With the scarcity of skilled labor across the industry, fewer bakers and snack makers are willing to pay workers for manually moving pans from one area to another or aligning muffins, bagels or buns by hand when it can be done automatically.

 Rather, they are assessing their operations to maximize capacity. They’re then training employees so they can produce more finished baked goods, increase production capacity and contribute to the bottom line.

That’s where strategic investments in new belting and conveyors pay off.

“Conveying solutions can be much more than moving products from point A to B,” observed Clint Adams, vice president of sales and marketing, CBF Bakery Systems. “A properly designed conveyor can be used as a buffer to collate or to stage, reducing the need for operators while allowing for safer worker situations.”

When bakers strive to boost capacity, they normally look at increasing the size of existing equipment or installing additional systems.

Connecting all that equipment requires planning to ensure that every system is running at maximum throughput, noted Bob Harrington, vice president of sales and marketing, Capway Automation.

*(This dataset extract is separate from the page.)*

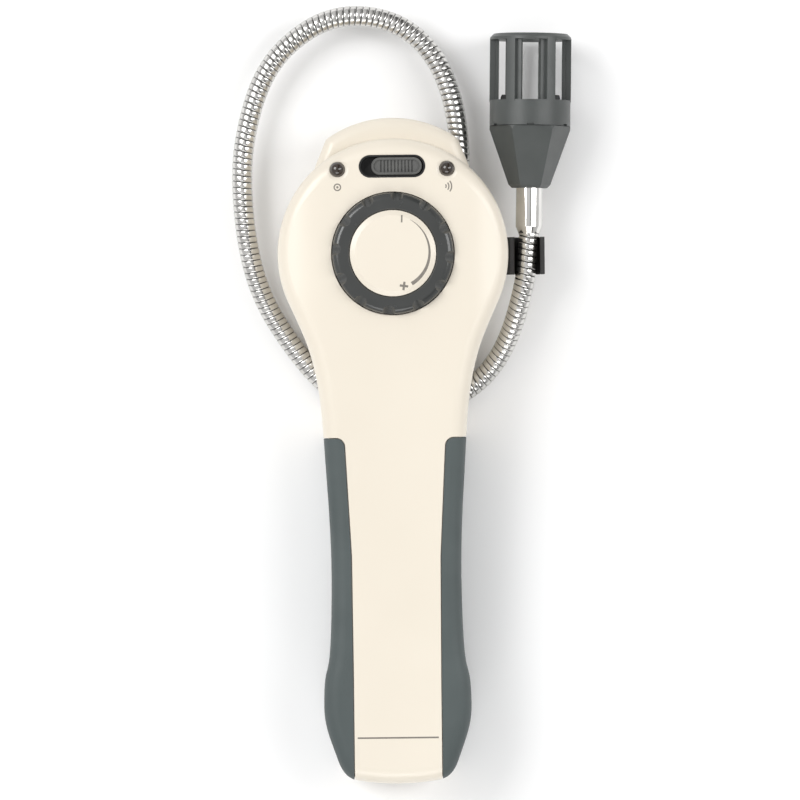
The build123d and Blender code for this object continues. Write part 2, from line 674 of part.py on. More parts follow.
def make_nut():
    """Hexagon nut that holds the gooseneck inside the head."""
    x, _, z = hose_route[0]
    hexagon = RegularPolygon(nut_across_flats / 2, 6, major_radius=False)
    nut = Pos(x, nut_y - seat_gap, z) * Rot(X=90) * extrude(hexagon, nut_thickness)
    return nut - rod(hose_radius + hose_hole_gap, 0, nut_y + 1, x, z)


def make_clip():
    """Open clip on the side of the head, held by a peg through the rear shell."""
    y_low, y_high = clip_centre_y - clip_length / 2, clip_centre_y + clip_length / 2
    outer_radius = clip_bore_radius + clip_wall
    clip = rod(outer_radius, y_low, y_high, clip_x, sensor_z)
    clip += block((clip_x - outer_radius, clip_x + outer_radius), (y_low, y_high), (sensor_z, clip_mouth_z))
    clip += block((head_radius - 3, clip_x), (y_low, y_high), (sensor_z - outer_radius, sensor_z + 2))
    clip -= rod(clip_bore_radius, y_low - 1, y_high + 1, clip_x, sensor_z)
    clip -= block((clip_x - clip_bore_radius, clip_x + clip_bore_radius), (y_low - 1, y_high + 1),
                  (sensor_z, clip_mouth_z + 5))
    clip -= post(head_radius + seat_gap, 0, 60)
    inner = head_radius - wall - 0.25
    peg = Rot(Y=90) * Cylinder(clip_peg_radius, head_radius + 2 - inner)
    clip += Pos((head_radius + 2 + inner) / 2, clip_centre_y, clip_peg_z) * peg
    head = Rot(Y=90) * Cylinder(clip_peg_head_radius, clip_peg_head)
    return clip + Pos(inner - clip_peg_head / 2, clip_centre_y, clip_peg_z) * head


def make_ferrule():
    """Plated sleeve over the gooseneck's end, with the spigot that the sensor base screws on."""
    top, spigot_top = base_y, base_y + ferrule_spigot
    sleeve = turned([(0, ferrule_y), (ferrule_radius - ferrule_nose, ferrule_y),
                     (ferrule_radius, ferrule_y + 2.5 * ferrule_nose), (ferrule_radius, top),
                     (ferrule_spigot_radius, top), (ferrule_spigot_radius, spigot_top), (0, spigot_top)])
    sleeve -= rod(hose_radius + clearance, ferrule_y - 1, ferrule_bore_end, 0, 0)
    return on_sensor_axis(sleeve - rod(1.4, ferrule_bore_end - 1, spigot_top + 1, 0, 0))


def facet_outline(corner, y):
    """Hexagon across the sensor's axis, with a flat towards the front and corners at the sides."""
    shape = RegularPolygon(corner, base_facets)
    return Pos(0, y, 0) * Rot(Y=base_turn) * Rot(X=90) * shape


def make_sensor_base():
    """Six-sided cone whose corners run out into a round rim, with the well for the sensor seat."""
    low = base_y + seat_gap
    shoulder = low + base_chamfer
    facets = loft([facet_outline(base_neck_corner, shoulder), facet_outline(base_rim_corner, base_rim_y)])
    facets += loft([facet_outline(base_neck_corner - base_chamfer, low),
                    facet_outline(base_neck_corner, shoulder)])
    base = facets & rod(guard_radius, low - 1, base_rim_y, 0, 0)
    base -= rod(seat_foot_radius + seat_gap, base_well_y, base_rim_y + 1, 0, 0)
    base -= rod(ferrule_spigot_radius + seat_gap, low - 1, low + ferrule_spigot + 0.2, 0, 0)
    return on_sensor_axis(base - rod(2.2, low, base_well_y + 1, 0, 0))


def make_guard():
    """Cage: a solid band, six posts on wider bars and a ring round the open end, in one piece."""
    low = base_rim_y + guard_joint_gap
    inner = guard_radius - guard_wall
    band = rod(guard_radius, low, guard_band_y, 0, 0) - rod(inner, low - 1, guard_band_y + 1, 0, 0)
    ring = turned([(guard_hole_radius, guard_window_end_y), (guard_radius, guard_window_end_y),
                   (guard_radius, guard_end_y - guard_corner), (guard_radius - guard_corner, guard_end_y),
                   (guard_hole_radius, guard_end_y)])
    half, reach = guard_post_width / 2, (guard_band_y - 0.5, guard_window_end_y + 0.5)
    post_bar = block((-half, half), reach, (inner + clearance + guard_bar / 2, 2 * guard_radius))
    post_bar &= rod(guard_radius + guard_post_proud, *reach, 0, 0)
    half = guard_bar_width / 2
    bar_inner = inner + clearance
    wide_bar = block((-half, half), reach, (0, 2 * guard_radius)) & rod(bar_inner + guard_bar, *reach, 0, 0)
    wide_bar -= rod(bar_inner, reach[0] - 1, reach[1] + 1, 0, 0)
    guard = band + ring + round_y(post_bar + wide_bar, guard_posts, start=180 / guard_posts)
    notch = block((-notch_width / 2, notch_width / 2), (low - 1, low + notch_depth), (guard_radius - 1, 30))
    return on_sensor_axis(guard - round_y(notch, guard_posts))


def make_sensor_seat():
    """Seat screwed in the base's well, with four lugs that show at the foot of the side windows."""
    seat = rod(seat_foot_radius, base_well_y + seat_gap, base_rim_y + 1, 0, 0)
    seat += rod(seat_radius, base_rim_y + seat_gap, seat_top_y, 0, 0)
    for angle in lug_angles:
        lug = block((-lug_width / 2, lug_width / 2), (seat_top_y - 0.5, lug_top_y),
                    (seat_radius - lug_depth, 2 * seat_radius))
        lug = chamfer(lug.edges().filter_by(Axis.Z).group_by(Axis.Y)[-1], 0.7)
        seat += Rot(Y=angle) * lug & rod(seat_radius, 0, 2 * lug_top_y, 0, 0)
    seat -= rod(element_radius + seat_gap, element_y, seat_top_y + 5, 0, 0)
    return on_sensor_axis(seat - rod(2.0, base_well_y - 1, seat_top_y, 0, 0))


def make_element():
    """Sensing element: a metal can with a raised rim round its gauze."""
    low = element_y + seat_gap
    return on_sensor_axis(turned([(0, low), (element_radius, low), (element_radius, element_top_y),
                                  (element_radius - 0.8, element_top_y),
                                  (element_radius - 0.8, element_top_y - 0.4), (0, element_top_y - 0.4)]))


def make_pieces():
    """Every piece, by the name of its node."""
    grip = make_grip()
    plates_y = bay_top_y - seat_gap - plate_thickness, bay_top_y - seat_gap
    low_plate_y = bay_end_y + seat_gap, bay_end_y + seat_gap + plate_thickness
    high, low = plates_y[0] - seat_gap, low_plate_y[1] + seat_gap
    first_left, first_right = high - cell_length, low + cell_length + seat_gap
    plate_z = (cell_z - 6, cell_z + 6)
    plate_x = (cell_x - plate_half_width, cell_x + plate_half_width)
    return {
        "front_case": make_front_case(),
        "rear_case": make_rear_case(),
        "battery_door": make_battery_door(),
        "right_grip": grip,
        "left_grip": mirror(grip, about=Plane.YZ),
        "dial_ring": make_dial_ring(),
        "dial_cap": make_dial_cap(),
        "dial_hub": make_dial_hub(),
        "dial_shaft": make_shaft(),
        "sensitivity_pot": make_pot(),
        "ready_lamp": make_lamp(-lamp_x),
        "alarm_lamp": make_lamp(lamp_x),
        "switch_bezel": make_bezel(),
        "switch_slider": make_slider(),
        "slide_switch": make_slide_switch(),
        "circuit_board": make_board(),
        "sounder": make_sounder(),
        "case_screws": make_screws(),
        "gooseneck": make_gooseneck(),
        "gooseneck_nut": make_nut(),
        "gooseneck_clip": make_clip(),
        "ferrule": make_ferrule(),
        "sensor_base": make_sensor_base(),
        "sensor_seat": make_sensor_seat(),
        "sensor_element": make_element(),
        "sensor_guard": make_guard(),
        "battery_cell_1": cell(-cell_x, first_left, True),
        "battery_cell_2": cell(-cell_x, first_left - cell_length - seat_gap, True),
        "battery_cell_3": cell(cell_x, first_right, False),
        "battery_cell_4": cell(cell_x, low, False),
        "positive_plate": block((-plate_x[1], -plate_x[0]), plates_y, plate_z),
        "negative_plate": block(plate_x, plates_y, plate_z),
        "joining_plate": block((-plate_x[1], plate_x[1]), low_plate_y, plate_z),
        "upper_spring": make_spring(cell_x, high - spring_length, high),
        "lower_spring": make_spring(-cell_x, low, low + spring_length),
    }


for name, piece in make_pieces().items():
    piece.label = name
    export_step(piece, f"parts/{name}.step")
    print(name, [round(v, 2) for v in piece.bounding_box().size], len(piece.solids()), round(piece.volume, 1))
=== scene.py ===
import bpy
import numpy as np
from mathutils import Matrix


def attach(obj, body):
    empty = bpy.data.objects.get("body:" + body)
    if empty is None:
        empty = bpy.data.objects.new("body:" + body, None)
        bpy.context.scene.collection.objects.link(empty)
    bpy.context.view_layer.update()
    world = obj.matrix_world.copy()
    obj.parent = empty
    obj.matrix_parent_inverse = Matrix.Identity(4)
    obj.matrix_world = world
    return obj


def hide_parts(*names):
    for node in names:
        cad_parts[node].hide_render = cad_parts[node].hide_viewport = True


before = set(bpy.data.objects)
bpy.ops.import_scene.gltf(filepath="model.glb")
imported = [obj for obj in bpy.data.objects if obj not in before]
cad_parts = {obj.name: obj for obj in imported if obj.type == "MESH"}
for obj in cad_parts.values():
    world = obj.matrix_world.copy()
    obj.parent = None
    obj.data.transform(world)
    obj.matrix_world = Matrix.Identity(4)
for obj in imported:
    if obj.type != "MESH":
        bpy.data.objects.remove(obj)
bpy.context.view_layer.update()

# Combustible gas detector lying on its back. Metres, in the part's own frame:
# +X right, +Y towards the head end, +Z out of the front face.

mm = 0.001
print("frame loaded:", len(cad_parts), "nodes")


# ---------- small helpers ----------

def newMesh(name, points, faces, smooth=True):
    mesh = bpy.data.meshes.new(name)
    mesh.from_pydata(points.reshape(-1, 3).tolist(), [], faces.tolist())
    mesh.validate()
    mesh.polygons.foreach_set("use_smooth", [smooth] * len(mesh.polygons))
    obj = bpy.data.objects.new(name, mesh)
    bpy.context.scene.collection.objects.link(obj)
    return obj


def gridFaces(rows, columns, wrapRows=False, wrapColumns=False):
    # four corners of each cell of a grid, closed round where it wraps
    r = np.arange(rows if wrapRows else rows - 1)
    c = np.arange(columns if wrapColumns else columns - 1)
    r, c = [a.ravel() for a in np.meshgrid(r, c, indexing="ij")]
    r2, c2 = (r + 1) % rows, (c + 1) % columns
    return np.stack([r * columns + c, r * columns + c2, r2 * columns + c2, r2 * columns + c], axis=1)


def clockwise(degreesFromTop, radius):
    # a place on the dial, counted clockwise from the head end
    a = np.radians(degreesFromTop)
    return np.stack([radius * np.sin(a), radius * np.cos(a)], axis=-1)


# ---------- materials ----------

def startMaterial(name):
    material = bpy.data.materials.new(name)
    material.use_nodes = True
    tree = material.node_tree
    shader = tree.nodes["Principled BSDF"]
    return material, tree, shader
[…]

Relying on switching conveyors enhances production versatility and the ability to control the flow of products or packages to multiple operations.

Tom Trost, sales manager, Quantum Technical Services, called these systems “smart conveyors” because they can be programmed to intelligently diverge and converge products from multiple lanes or from wider to narrower lanes without operator assistance. Using variable-frequency drives (VFDs) enables bakers to manipulate the speeds of products traveling on the conveyors. 

John Miller, service manager at Quantum, added that most standard VFDs have a PLC connected to them. 

“We can also add photo eyes and other sensors for starting and stopping products and reduce the need for labor by making the conveyor smarter,” he explained. “Integrating the complete line into a PLC allows bakers to better control the flow of production and packaging as opposed to running each conveyor independently.”

Bakers still need to be careful and weigh the pros and cons when tweaking conveyor and belting speeds to boost throughput.

“One option would be to increase the line speeds, but this can create additional problems,” noted Rick Milner, product line support leader, Wire Belt Co. of America. “The faster the conveyor belts run, a shorter belt life will occur. Another option would be to widen the belt widths. The downside would be investing in new conveyors to accept the wider belts. In most cases, it may be more expensive to modify an existing conveyor than it would be to purchase a new one.”

He added that transfers from one conveyor to the next are determined by the pitch of the belt. The smaller the pitch, the smaller the transfer diameter. However, the smaller pitch will result in a lighter product load capacity. 

When investing, bakeries need careful planning to avoid creating traffic jams that unintentionally lead to higher waste and lower efficiency because the solution to one problem actually created another.

“Buying high-throughput equipment isn’t very effective unless you are clear on your packaging line layout,” said Jeremy Shall, bakery/snack North America team leader, Intralox. “Sometimes a slight change in your layout can surprise you. We always recommend our customers reach out to us first when they need a full automation packaging line. We can run simulations and tests to determine the best solution.”

Moreover, pushing the speed limit on conveyors can create bottlenecks, suggested Bernardo Zermeno, customer development director, Rexfab.

“Make sure you can really operate on the rates you designed for the line,” he said.

Mr. Zermeno recommended that bakers explore the numerous possibilities to streamline production, such as relying on automated tray and box feeds into packaging equipment or magnets that orient pans properly.

“A well-integrated conveyor system ensures that equipment is used at maximum capacity without waste,” he said. “Conveyors are the veins of the body. Pieces of equipment are the organs.

Certainly, it’s not always easy working in bakeries or finding people to fill every job, especially on the second and third shifts. By strategically using belting and conveyor technology, bakers and snack makers can solve both problems by eliminating unnecessary manual work and providing operators with more rewarding jobs.